▸ GOAL
Set down exactly the lines from the one with "cad_parts[node].hide_render = cad_parts[node].hide_viewport" to the one with "cadBox = object_bounds()", both included, and no line outside that range.

▸ LISTING
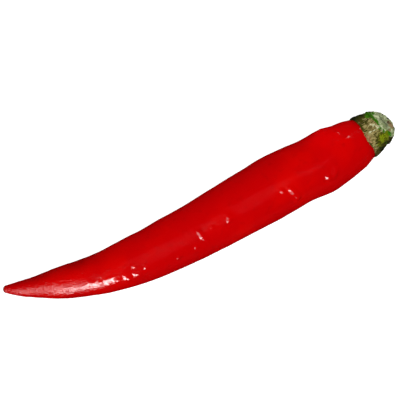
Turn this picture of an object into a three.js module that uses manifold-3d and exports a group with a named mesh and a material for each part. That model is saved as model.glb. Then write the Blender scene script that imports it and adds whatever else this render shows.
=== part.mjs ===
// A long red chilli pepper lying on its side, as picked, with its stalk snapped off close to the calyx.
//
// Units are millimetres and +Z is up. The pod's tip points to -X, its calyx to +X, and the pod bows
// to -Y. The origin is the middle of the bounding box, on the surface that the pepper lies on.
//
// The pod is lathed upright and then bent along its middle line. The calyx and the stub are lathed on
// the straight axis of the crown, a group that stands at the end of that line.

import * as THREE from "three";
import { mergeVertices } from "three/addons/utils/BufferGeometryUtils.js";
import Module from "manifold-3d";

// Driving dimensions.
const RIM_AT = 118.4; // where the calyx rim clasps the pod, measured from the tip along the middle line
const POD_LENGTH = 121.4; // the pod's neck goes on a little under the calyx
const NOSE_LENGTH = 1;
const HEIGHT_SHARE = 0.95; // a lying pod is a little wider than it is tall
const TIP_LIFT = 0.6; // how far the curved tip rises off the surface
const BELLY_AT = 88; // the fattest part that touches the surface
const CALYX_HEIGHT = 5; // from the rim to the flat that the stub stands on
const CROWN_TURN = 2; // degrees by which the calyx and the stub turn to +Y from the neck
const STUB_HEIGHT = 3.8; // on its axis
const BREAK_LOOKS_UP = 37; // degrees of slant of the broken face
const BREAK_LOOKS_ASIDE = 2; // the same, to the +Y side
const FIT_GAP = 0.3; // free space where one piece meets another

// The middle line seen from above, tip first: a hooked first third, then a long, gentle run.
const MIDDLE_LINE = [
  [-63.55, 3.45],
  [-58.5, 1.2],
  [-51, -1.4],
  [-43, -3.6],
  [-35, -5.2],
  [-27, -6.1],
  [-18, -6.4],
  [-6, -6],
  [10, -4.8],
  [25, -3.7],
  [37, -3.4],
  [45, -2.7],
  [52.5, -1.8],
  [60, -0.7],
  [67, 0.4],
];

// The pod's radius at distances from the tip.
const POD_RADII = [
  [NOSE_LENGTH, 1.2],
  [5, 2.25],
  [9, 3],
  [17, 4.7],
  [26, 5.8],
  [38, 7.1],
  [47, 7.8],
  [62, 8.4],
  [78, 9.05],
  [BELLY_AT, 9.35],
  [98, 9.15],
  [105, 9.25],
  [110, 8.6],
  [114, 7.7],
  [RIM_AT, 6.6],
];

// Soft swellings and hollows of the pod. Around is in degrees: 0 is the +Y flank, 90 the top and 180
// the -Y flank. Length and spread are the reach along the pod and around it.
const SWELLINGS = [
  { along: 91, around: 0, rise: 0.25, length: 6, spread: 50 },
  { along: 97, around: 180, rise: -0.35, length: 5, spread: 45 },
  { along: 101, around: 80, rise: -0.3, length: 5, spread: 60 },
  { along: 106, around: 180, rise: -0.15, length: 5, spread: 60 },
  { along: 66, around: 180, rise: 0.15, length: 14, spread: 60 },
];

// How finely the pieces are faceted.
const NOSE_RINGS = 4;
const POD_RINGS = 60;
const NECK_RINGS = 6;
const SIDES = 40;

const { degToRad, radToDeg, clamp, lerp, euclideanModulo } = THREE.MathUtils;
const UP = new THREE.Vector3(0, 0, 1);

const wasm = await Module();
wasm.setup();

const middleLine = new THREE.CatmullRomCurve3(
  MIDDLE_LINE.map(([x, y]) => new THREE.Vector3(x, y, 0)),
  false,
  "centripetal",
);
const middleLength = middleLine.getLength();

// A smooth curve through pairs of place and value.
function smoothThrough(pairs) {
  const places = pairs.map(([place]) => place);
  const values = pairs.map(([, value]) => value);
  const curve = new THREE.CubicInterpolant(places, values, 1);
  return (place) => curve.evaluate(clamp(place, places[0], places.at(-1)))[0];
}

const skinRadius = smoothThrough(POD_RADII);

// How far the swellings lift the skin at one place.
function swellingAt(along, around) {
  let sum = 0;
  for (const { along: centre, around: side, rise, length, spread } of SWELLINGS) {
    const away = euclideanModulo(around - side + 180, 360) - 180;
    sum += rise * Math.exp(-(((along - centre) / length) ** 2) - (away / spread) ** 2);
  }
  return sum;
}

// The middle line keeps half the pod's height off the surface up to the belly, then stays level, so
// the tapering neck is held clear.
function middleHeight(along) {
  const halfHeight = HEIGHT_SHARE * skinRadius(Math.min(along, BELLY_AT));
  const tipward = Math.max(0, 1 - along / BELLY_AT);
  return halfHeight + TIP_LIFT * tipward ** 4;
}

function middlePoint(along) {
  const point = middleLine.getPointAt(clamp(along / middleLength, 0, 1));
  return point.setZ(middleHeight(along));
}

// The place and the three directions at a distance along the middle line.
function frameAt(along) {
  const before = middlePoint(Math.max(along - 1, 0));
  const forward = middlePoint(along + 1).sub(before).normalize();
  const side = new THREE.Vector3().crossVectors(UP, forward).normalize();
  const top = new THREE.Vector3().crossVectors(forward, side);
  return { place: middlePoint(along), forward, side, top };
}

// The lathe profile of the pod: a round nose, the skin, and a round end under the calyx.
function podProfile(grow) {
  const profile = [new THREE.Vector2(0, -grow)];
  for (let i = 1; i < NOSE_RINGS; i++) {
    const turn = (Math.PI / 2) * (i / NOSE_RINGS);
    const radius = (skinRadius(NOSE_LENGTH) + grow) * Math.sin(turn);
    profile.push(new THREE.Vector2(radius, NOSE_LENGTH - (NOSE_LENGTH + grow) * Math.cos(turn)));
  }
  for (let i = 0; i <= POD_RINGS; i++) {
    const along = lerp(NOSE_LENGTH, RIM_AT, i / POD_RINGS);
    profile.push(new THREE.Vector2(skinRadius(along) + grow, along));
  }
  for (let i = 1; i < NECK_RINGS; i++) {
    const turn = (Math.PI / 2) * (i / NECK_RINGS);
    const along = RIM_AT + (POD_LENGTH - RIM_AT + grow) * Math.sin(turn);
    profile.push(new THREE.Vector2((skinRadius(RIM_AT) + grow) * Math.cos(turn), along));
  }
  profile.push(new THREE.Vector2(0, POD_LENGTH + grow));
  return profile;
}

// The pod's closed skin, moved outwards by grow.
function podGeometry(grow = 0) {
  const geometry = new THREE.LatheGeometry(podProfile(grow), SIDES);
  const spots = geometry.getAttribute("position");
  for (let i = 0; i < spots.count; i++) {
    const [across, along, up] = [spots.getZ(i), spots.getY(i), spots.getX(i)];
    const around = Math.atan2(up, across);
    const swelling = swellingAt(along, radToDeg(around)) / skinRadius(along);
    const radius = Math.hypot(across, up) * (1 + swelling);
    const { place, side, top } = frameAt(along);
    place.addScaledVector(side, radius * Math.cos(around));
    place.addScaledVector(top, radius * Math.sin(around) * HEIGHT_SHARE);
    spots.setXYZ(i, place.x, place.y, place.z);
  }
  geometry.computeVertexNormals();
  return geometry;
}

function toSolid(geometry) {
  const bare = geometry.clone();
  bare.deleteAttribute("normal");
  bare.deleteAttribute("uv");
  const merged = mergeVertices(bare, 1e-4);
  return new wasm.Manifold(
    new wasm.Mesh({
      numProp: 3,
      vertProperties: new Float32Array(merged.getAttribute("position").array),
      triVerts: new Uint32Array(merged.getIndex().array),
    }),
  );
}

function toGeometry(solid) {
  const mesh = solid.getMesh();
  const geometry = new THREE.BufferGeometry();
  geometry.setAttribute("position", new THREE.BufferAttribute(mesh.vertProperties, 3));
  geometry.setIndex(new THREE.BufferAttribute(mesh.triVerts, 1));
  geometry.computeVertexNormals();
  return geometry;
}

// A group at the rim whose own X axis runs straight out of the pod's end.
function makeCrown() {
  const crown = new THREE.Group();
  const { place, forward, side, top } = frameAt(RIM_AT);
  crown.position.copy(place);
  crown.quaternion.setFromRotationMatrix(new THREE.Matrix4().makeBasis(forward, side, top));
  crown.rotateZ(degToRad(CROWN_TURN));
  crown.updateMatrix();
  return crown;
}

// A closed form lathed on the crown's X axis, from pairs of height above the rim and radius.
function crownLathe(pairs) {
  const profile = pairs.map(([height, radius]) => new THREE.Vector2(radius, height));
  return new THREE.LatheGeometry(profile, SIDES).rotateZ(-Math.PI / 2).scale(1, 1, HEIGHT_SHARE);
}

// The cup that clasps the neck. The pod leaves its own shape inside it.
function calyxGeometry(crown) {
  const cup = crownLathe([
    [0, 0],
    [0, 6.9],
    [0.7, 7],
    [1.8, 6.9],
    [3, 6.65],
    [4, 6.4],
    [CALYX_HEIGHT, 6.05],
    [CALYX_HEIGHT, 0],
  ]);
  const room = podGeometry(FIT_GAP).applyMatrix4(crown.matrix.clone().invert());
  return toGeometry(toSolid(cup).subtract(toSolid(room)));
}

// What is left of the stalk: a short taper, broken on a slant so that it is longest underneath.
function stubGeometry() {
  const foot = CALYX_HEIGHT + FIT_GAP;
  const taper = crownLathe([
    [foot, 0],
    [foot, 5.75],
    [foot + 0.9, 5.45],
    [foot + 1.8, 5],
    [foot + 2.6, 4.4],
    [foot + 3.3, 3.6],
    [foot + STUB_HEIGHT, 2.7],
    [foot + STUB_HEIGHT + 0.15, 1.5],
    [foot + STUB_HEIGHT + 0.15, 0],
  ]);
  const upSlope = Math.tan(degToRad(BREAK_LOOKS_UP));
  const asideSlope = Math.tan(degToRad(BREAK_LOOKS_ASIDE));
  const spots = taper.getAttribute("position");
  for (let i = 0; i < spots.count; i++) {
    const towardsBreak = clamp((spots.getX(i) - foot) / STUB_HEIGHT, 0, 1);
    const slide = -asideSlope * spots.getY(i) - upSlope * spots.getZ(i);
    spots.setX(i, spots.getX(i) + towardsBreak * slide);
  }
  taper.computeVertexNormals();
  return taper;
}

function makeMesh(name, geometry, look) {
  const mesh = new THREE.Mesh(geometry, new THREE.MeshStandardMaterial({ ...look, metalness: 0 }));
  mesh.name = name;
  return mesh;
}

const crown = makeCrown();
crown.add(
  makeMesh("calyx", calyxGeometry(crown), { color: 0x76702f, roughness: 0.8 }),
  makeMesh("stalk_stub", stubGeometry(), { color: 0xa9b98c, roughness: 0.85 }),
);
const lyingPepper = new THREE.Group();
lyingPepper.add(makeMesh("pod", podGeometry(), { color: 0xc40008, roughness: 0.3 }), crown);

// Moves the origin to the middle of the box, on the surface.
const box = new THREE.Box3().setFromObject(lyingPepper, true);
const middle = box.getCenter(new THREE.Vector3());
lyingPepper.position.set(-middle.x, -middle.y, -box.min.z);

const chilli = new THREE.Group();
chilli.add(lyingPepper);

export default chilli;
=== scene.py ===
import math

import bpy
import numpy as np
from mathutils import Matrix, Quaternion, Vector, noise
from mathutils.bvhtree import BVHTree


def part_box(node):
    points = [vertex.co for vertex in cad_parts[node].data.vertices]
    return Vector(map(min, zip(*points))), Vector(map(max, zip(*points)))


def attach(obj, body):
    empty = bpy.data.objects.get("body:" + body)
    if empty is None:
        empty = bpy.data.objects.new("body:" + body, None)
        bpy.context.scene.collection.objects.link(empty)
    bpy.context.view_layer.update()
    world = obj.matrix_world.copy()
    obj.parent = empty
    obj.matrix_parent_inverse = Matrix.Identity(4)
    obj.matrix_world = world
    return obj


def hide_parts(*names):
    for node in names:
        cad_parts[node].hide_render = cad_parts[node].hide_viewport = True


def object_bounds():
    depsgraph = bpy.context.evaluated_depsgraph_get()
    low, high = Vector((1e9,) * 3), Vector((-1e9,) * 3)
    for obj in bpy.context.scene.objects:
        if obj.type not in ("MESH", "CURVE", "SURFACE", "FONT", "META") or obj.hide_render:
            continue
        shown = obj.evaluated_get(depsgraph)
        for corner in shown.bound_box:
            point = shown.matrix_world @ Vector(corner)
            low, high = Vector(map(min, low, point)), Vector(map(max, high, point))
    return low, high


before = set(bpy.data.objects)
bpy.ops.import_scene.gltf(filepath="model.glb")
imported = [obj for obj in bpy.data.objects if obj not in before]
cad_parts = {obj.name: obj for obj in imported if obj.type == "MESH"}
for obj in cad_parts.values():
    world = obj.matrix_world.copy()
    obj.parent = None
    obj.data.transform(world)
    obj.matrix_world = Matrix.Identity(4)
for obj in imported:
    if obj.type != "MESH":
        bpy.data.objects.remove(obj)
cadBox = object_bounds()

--

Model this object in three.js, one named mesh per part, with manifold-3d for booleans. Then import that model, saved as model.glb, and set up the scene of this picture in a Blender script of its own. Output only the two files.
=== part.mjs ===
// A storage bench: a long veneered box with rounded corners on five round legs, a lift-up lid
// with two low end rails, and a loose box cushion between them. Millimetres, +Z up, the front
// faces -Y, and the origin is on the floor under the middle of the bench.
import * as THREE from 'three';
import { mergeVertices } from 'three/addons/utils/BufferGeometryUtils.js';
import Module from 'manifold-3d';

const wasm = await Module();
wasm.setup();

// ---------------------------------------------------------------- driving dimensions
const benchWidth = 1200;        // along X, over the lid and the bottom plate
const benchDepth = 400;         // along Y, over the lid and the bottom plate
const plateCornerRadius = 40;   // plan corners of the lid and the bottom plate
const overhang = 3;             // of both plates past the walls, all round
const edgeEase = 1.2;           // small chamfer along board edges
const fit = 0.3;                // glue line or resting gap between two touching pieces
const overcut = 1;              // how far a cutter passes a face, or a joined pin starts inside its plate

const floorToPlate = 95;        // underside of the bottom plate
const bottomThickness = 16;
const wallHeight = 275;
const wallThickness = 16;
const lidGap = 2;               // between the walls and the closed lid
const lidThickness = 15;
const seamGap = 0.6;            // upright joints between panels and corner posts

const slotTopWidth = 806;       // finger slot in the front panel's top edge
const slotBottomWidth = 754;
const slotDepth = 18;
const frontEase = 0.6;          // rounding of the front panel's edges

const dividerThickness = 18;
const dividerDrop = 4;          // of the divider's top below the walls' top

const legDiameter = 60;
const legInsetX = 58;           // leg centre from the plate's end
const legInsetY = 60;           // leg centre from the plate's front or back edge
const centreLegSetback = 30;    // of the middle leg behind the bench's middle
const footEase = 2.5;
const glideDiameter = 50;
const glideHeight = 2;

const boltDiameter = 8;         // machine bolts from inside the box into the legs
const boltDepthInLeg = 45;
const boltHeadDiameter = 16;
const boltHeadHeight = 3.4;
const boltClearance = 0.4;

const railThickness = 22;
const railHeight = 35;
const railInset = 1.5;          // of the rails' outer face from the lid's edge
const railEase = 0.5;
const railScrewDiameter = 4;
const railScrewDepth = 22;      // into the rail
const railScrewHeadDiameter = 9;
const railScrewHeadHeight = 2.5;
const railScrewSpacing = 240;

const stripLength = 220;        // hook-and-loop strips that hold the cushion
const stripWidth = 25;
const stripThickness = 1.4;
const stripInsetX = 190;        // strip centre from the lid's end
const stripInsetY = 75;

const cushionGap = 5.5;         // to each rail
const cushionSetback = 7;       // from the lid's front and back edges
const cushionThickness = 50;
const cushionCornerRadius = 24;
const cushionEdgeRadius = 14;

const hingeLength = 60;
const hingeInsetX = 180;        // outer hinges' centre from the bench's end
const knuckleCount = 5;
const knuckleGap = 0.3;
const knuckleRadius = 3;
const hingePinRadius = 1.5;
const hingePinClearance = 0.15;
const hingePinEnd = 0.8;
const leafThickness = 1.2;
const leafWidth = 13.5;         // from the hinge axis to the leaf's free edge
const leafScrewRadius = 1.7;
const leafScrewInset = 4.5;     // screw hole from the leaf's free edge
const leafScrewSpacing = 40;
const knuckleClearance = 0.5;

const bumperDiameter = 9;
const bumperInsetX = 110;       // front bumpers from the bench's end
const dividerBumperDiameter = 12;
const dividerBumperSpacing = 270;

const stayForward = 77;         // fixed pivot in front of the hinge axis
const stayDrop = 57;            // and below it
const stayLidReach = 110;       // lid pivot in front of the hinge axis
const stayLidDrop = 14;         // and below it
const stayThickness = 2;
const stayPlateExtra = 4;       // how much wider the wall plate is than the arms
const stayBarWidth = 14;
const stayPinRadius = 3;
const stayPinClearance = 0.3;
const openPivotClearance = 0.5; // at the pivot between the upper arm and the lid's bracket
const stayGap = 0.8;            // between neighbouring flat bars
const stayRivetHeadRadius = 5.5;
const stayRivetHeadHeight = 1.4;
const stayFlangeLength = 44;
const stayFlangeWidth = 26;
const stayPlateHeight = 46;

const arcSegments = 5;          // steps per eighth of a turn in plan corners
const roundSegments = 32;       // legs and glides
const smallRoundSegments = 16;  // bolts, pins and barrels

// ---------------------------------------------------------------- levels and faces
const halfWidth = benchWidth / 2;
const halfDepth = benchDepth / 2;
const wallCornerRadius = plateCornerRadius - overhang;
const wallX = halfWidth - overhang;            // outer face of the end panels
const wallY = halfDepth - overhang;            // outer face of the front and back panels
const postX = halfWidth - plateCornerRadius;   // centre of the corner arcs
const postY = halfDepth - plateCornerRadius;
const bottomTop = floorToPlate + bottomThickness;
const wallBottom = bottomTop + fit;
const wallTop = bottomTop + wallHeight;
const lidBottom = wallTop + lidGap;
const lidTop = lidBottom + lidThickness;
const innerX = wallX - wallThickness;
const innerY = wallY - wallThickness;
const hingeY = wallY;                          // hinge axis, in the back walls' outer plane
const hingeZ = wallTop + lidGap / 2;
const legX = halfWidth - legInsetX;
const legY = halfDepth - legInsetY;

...

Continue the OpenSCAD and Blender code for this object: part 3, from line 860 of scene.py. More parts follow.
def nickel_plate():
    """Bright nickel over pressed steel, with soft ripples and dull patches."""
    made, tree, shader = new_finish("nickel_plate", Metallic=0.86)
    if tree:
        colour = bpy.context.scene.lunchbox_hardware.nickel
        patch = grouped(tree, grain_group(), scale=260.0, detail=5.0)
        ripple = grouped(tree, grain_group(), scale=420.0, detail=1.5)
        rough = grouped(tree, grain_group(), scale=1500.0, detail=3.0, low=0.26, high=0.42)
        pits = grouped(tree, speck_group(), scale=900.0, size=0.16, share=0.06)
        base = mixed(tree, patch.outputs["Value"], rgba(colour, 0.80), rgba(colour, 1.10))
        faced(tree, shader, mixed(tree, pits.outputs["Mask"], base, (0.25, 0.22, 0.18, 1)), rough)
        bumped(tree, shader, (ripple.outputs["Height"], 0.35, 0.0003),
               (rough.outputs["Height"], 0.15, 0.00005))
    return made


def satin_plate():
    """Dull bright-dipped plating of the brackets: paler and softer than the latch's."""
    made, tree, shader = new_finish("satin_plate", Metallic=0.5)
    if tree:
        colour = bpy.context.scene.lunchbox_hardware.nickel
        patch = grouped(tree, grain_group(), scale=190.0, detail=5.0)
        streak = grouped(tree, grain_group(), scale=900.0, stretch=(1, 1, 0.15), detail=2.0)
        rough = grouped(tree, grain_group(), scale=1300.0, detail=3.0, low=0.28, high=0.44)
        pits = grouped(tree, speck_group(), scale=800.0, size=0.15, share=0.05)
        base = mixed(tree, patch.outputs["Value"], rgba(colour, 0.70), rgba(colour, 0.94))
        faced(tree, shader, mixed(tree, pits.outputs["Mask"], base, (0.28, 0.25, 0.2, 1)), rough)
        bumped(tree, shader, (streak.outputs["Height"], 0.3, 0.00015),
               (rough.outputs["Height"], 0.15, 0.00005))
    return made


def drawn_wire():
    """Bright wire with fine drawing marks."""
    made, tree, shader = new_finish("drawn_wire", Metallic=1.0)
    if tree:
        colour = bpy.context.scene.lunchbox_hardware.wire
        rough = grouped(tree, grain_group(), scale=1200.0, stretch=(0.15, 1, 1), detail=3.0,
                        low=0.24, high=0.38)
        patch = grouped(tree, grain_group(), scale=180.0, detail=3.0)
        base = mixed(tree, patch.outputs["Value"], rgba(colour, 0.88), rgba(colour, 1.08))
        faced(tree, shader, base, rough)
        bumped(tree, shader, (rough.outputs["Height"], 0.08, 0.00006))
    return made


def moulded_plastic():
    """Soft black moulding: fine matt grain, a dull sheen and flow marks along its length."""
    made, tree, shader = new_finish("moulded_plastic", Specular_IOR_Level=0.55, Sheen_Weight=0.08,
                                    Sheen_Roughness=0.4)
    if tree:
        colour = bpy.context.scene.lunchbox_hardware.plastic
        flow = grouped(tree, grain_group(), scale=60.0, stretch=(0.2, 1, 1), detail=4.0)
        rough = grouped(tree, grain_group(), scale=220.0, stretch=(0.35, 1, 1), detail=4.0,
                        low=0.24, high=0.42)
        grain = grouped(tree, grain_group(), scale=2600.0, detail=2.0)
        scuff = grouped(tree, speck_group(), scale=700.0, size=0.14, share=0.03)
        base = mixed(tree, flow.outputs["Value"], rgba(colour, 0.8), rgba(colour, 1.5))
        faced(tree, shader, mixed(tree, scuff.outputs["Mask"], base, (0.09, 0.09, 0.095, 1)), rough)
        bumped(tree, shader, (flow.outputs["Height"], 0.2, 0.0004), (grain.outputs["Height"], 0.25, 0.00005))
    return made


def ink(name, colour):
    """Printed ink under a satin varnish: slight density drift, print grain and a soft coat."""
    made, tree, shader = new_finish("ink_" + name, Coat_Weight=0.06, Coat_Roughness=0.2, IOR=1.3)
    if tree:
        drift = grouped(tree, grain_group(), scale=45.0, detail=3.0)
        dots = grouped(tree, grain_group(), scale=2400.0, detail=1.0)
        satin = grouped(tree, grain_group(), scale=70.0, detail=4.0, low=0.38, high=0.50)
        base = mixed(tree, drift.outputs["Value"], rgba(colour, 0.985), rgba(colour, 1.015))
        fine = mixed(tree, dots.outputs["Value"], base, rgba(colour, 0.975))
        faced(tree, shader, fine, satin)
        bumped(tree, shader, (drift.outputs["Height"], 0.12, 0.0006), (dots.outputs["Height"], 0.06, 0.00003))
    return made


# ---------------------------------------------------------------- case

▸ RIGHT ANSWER
        cad_parts[node].hide_render = cad_parts[node].hide_viewport = True


def object_bounds():
    depsgraph = bpy.context.evaluated_depsgraph_get()
    low, high = Vector((1e9,) * 3), Vector((-1e9,) * 3)
    for obj in bpy.context.scene.objects:
        if obj.type not in ("MESH", "CURVE", "SURFACE", "FONT", "META") or obj.hide_render:
            continue
        shown = obj.evaluated_get(depsgraph)
        for corner in shown.bound_box:
            point = shown.matrix_world @ Vector(corner)
            low, high = Vector(map(min, low, point)), Vector(map(max, high, point))
    return low, high


before = set(bpy.data.objects)
bpy.ops.import_scene.gltf(filepath="model.glb")
imported = [obj for obj in bpy.data.objects if obj not in before]
cad_parts = {obj.name: obj for obj in imported if obj.type == "MESH"}
for obj in cad_parts.values():
    world = obj.matrix_world.copy()
    obj.parent = None
    obj.data.transform(world)
    obj.matrix_world = Matrix.Identity(4)
for obj in imported:
    if obj.type != "MESH":
        bpy.data.objects.remove(obj)
cadBox = object_bounds()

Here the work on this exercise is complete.